I made the mistake of using Google Maps' directions to get to the right place and ended up in an alley behind a carpet warehouse overlooking the river. I've been in more unlikely twitching spots but the absence of any bridge or anybody else staring at the river through the high fence didn't suggest this was the right place. Chiffchaffs, blackbirds, robins and wrens and great tits and blackcaps sang in the trees, giving me a bit of encouragement.

Lordship Lane 

I decided to find Lordship Lane, wander down it and see where I got. It was about fifty yards down the road, signposted as a footpath to the station and it ducked behind a distribution warehouse. A little path up a bank looked interesting so I bobbed up it and found myself in a field. I could see where the river was a couple of hundred yards ahead so I headed that way. 

River Trent, Manorfields Pools
The marsh warbler had been in there somewhere 

I soon bumped into a chap with a pair of binoculars. "Have you seen the marsh warbler?" he asked. I replied that I'd only just arrived. "It's nice here, I've not been before, do you know the place?" he asked. I replied I hadn't even known it was there. "Come on, I'll show you where it's supposed to be." And he did. His mate had seen it at five in the morning and had sent him a photo at the time. It turned out to be just where I was wanting to be when I was on the other side of the fence. He'd had no luck and was on the point of giving up until I'd arrived. We stayed on the bridge watching and listening for anything that could be a marsh warbler for about an hour.

Juvenile blackcap

Juvenile blackcap

Juvenile blackcap

The chiffchaffs, blackcaps, blackbirds and a song thrush kept up a loud background noise almost drowning out the staff announcements from the warehouse. A family of blackcaps in the willow tree ten feet in front of us were a perpetual distraction. I managed to get a lot of "There was a warbler there a moment ago" photographs.
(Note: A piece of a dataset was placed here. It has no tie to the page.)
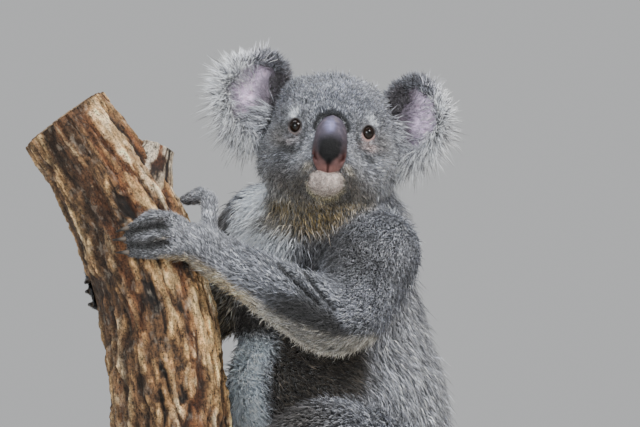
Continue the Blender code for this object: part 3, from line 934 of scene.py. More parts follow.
@dataclass(frozen=True)
class Palette:
    """The coat's colours."""

    grey: Colour = (0.112, 0.119, 0.146)
    pale_grey: Colour = (0.37, 0.38, 0.425)
    dark: Colour = (0.026, 0.025, 0.028)
    brown: Colour = (0.075, 0.058, 0.042)
    tan: Colour = (0.5, 0.37, 0.19)
    cream: Colour = (0.66, 0.6, 0.5)
    white: Colour = (0.86, 0.9, 0.97)
    straw: Colour = (0.155, 0.108, 0.034)
    pink: Colour = (0.5, 0.37, 0.35)
    chin: Colour = (0.6, 0.495, 0.45)


PALETTE = Palette()


FOLD_WIDTH = 0.0034
ELBOW_FOLDS = (  # both ends in the x-z plane, and the depth
    ((0.0225, 0.3345), (0.058, 0.301), 0.008),
    ((0.0455, 0.3285), (0.072, 0.2965), 0.0075),
)


def nose_arc(head: Array) -> Array:
    """The fold over the nose pad: a bell of the distance from an arch round it, in the head's frame."""
    x, y, z = head.T
    gap = np.hypot(x + 0.0003, z * 1.02) - 0.0146
    return bump(gap, 0.0019) * ease(z, -0.005, 0.002) * ease(-y, 0.035, 0.045)


CHIN, CHIN_SIZES = (-0.0006, -0.0484), (0.0164, 0.01)
MOUTH_HEIGHT = -0.0408


def chin_patch(head: Array) -> Array:
    """1 on the bare-looking pale chin and 0 off it, in the head's frame."""
    return oval(head[:, 0], head[:, 2], CHIN, CHIN_SIZES, 0.12) * ease(-head[:, 1], 0.0, 0.03)


def mouth_gap(head: Array) -> Array:
    """The height above the mouth's line, a parabola that rises to the cheeks, in the head's frame."""
    return head[:, 2] - (MOUTH_HEIGHT + 0.003 * (head[:, 0] / 0.018) ** 2)


def fold_gap(x: Array, z: Array, start: Pair, end: Pair) -> Array:
    """The distance in the x-z plane from the straight stretch between two points."""
    dx, dz = end[0] - start[0], end[1] - start[1]
    t = np.clip(((x - start[0]) * dx + (z - start[1]) * dz) / (dx * dx + dz * dz), 0.0, 1.0)
    return np.hypot(x - start[0] - t * dx, z - start[1] - t * dz)


def torso_markings(lie: Lie, tone: Array, cloud: Array) -> Array:
    """Pale woolly rump and back, dark flanks deepened by painted shade under the arm, white breast, painted
    shade below the breast and in the nook by the trunk, pale belly and straw throat.
    """
    bx, by, bz = lie.body.T
    wx, _, wz = lie.points.T
    front, torso = -lie.body_normals[:, 1], lie.part["torso"]
    woolly = torso * ease(by, -0.055, 0.015) * (0.72 + 0.28 * fade(bz, 0.22, 0.34))
    tone = mix(tone, PALETTE.pale_grey, woolly)
    # Dark brown flank: partly the coat's darker fur, partly painted shade under the arm.
    flank_dark_and_shade = torso * ease(bx, 0.004, 0.026) * fade(bx, 0.078, 0.1) * ease(-by, 0.01, 0.045)
    flank_dark_and_shade *= fade(bz, 0.29, 0.325)
    tone = mix(tone, (0.036, 0.029, 0.022), np.minimum(1.15 * flank_dark_and_shade, 0.98))
    loose = (1.0 - lie.part["head"]) * (1.0 - lie.part["paws"])
    bib = loose * ease(front, -0.05, 0.4) * fade(np.abs(bx + 0.01), 0.036, 0.054) * ease(bz, 0.312, 0.342)
    tone = mix(tone, PALETTE.white, 1.3 * bib)
    # Painted shade: dark brown below the breast and on its side towards the trunk, under the arm.
    underarm_shade = torso * ease(front, -0.4, 0.1) * ease(bz, 0.258, 0.286) * fade(bz, 0.312, 0.34)
    underarm_shade = np.maximum(underarm_shade, torso * ease(front, -0.4, 0.1) * ease(-bx, 0.046, 0.064) * fade(bz, 0.3, 0.34))
    tone = mix(tone, (0.062, 0.052, 0.042), 0.92 * underarm_shade * fade(bx, 0.0, 0.03))
    belly = torso * ease(front, -0.05, 0.35) * fade(np.abs(bx + 0.0225 + 0.005 * cloud), 0.014, 0.042)
    tone = mix(tone, (0.84, 0.92, 1.0), 1.25 * (belly * fade(bz, 0.262, 0.288)))
    # Painted shade in the nook between the trunk and the koala's right shoulder.
    nook_shade = loose * ease(-wx, 0.014, 0.032) * ease(front, -0.3, 0.3) * ease(wz, 0.335, 0.352)
    nook_shade = nook_shade * fade(wz, 0.405, 0.43)
    tone = mix(tone, (0.07, 0.061, 0.048), 0.8 * nook_shade * (1.0 - lie.share["arm_left"]))
    throat = torso * ease(-lie.head[:, 1], -0.045, 0.0) * bump(bz - 0.402, 0.018) * ease(front, -0.4, 0.3)
    return mix(tone, PALETTE.straw, 1.1 * throat)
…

A mallard and her tiny ducklings kept whistling from under the bridge and a mixed tit flock of juvenile great, blue and long-tailed tits bounced around the trees along the river. I also kept getting distracted by the shoals of minnows swimming in the river.

Minnows

Mallard ducklings

After an hour with no joy I decided to have an explore upstream, thanking the chap and wishing him luck. I crossed the bridge, looked over a rugby pitch and realised I'd walked a mile out of my way. The nature reserve is called Manorfields Pools, it's managed by Staffordshire University and it's a couple of hundred yards from Leek Road.

River Trent, Manorfields Pools 

I wandered back and found the chap still there and still having no luck. I joined him and we spent the next half hour still having no luck but enjoying the blackcaps and titmice in the trees and the ducklings, minnows and banded demoiselles on the river. It was his turn to give up, "They might think I've gone to the quarry to watch them making a bag of cement from scratch." I lingered another half hour and left two newcomers to it with my best wishes.

Large skipper

Whitethroat

I had a bit of an explore downstream, bumping into a couple of whitethroats in the hedgerows and a sedge warbler singing in a small reedbed. A moorhen chased a heron off the river with a bit of help by my turning up to see what the noise was about. There were more banded demoiselles, black-tailed skimmers chased each other over the shallows and a male emperor dragonfly patrolled the hedge tops and very intimidating he was, too.

Walking back to the station I reflected that if I was a twitcher I'd be disappointed about dipping. While it would have been very nice to have seen, or just heard, the marsh warbler I'd had a good walk, explored a very pleasant little nature reserve and added the week's second site within fifteen minutes' walk of a railway station to my repertoire. I'd say that was better than a poke in the eye with a pencil.